Question: At what temperature, the average speed of gas molecules will be double that at \[27{}^\circ C\] ? ...

Question

At what temperature, the average speed of gas molecules will be double that at $27{}^\circ C$ ?
A. $27{}^\circ C$
B. $327{}^\circ C$
C. $527{}^\circ C$
D. $927{}^\circ C$

Answer 1

Solution

We know the kinetic energy of molecules so we know that the average kinetic energy and total kinetic energy is a function of temperature. In average kinetic energy we used translational degrees of freedom while in the calculation of total kinetic energy we use total degrees of freedom.

Complete answer:
As we know that in the kinetic theory of gases there are several types of velocities like the average speed or the mean speed, the most probable velocity or the root mean square velocity. Each velocity has its own importance and thus none of them can be neglected.
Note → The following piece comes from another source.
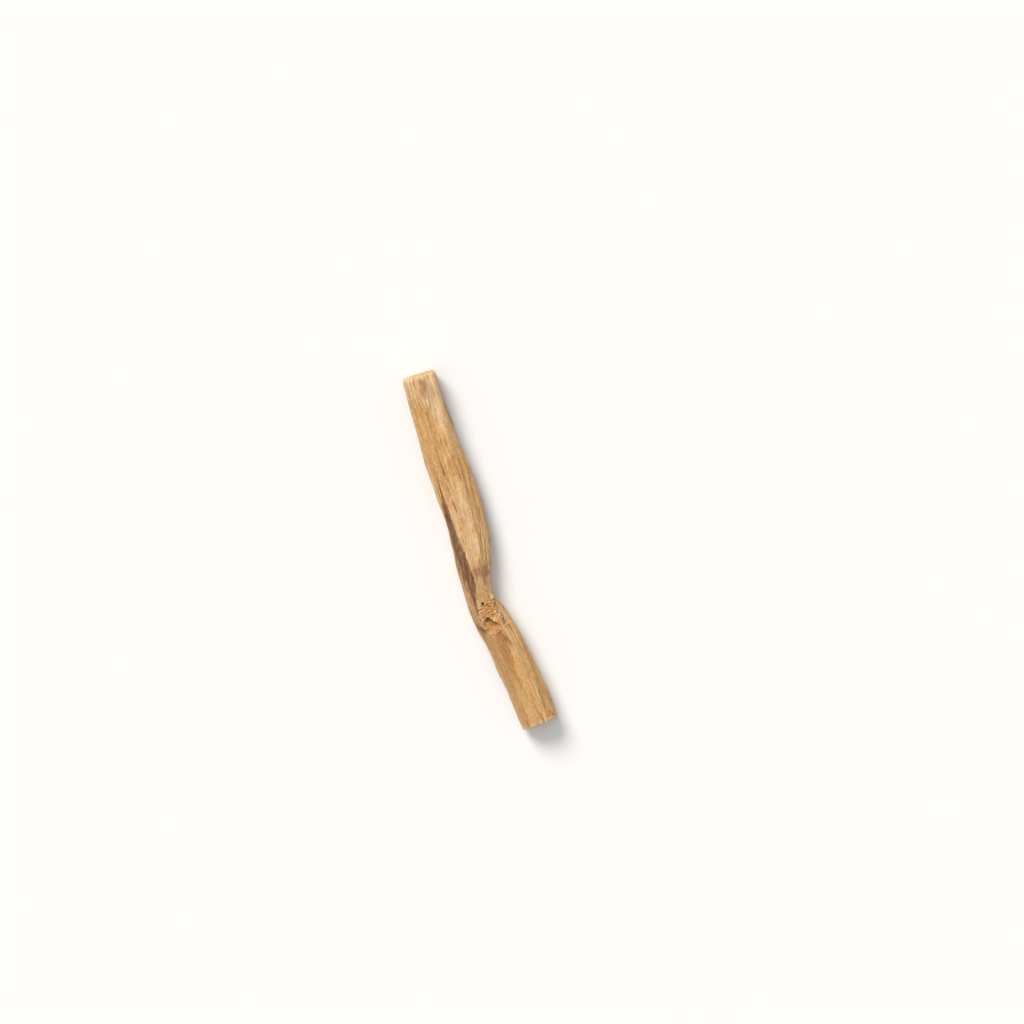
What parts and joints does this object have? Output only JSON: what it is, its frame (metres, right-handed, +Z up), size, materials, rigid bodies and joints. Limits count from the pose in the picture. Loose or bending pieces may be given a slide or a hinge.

Mean speed is the average speed of all the molecules irrespective of their direction of motion. Whereas the most probable speed is the speed whose particle in number is maximum which means that in the category of velocity we will find the maximum number of particles. The root mean square is a very important term in the energy calculation for the gases. It directly corresponds to the energy of the sample unlike the mean speed and the most probable speed. The chances of mistakes anyone could make is that they get confused while writing the formula.
Here we know, Average speed is given by ${{V}_{av}}\alpha {{\left( T \right)}^{\dfrac{1}{2}}}$ at $27{}^\circ C;$
$\dfrac{{{\left( {{V}_{av}} \right)}_{2}}}{{{\left( {{V}_{av}} \right)}_{1}}}=\sqrt{\dfrac{{{T}_{2}}}{{{T}_{1}}}}$ here as we know that $\dfrac{{{\left( {{V}_{av}} \right)}_{2}}}{{{\left( {{V}_{av}} \right)}_{1}}}=2.$
$2=\sqrt{\dfrac{{{T}_{2}}}{{{T}_{1}}}}$ On squaring both the sides we get; ${{\left( 2 \right)}^{2}}=\dfrac{{{T}_{2}}}{{{T}_{1}}}\Rightarrow {{T}_{2}}=4{{T}_{1}}$
From here we get; ${{T}_{1}}=273+27=300K$
Thus, ${{T}_{2}}=4\times 300=1200-273=927{}^\circ C.$
Therefore, the correct answer is option D.

Note:
Remember that kinetic energy of molecules so we know that the average kinetic energy and total kinetic energy is a function of temperature. In average kinetic energy we used translational degrees of freedom while in the calculation of total kinetic energy we use total degrees of freedom.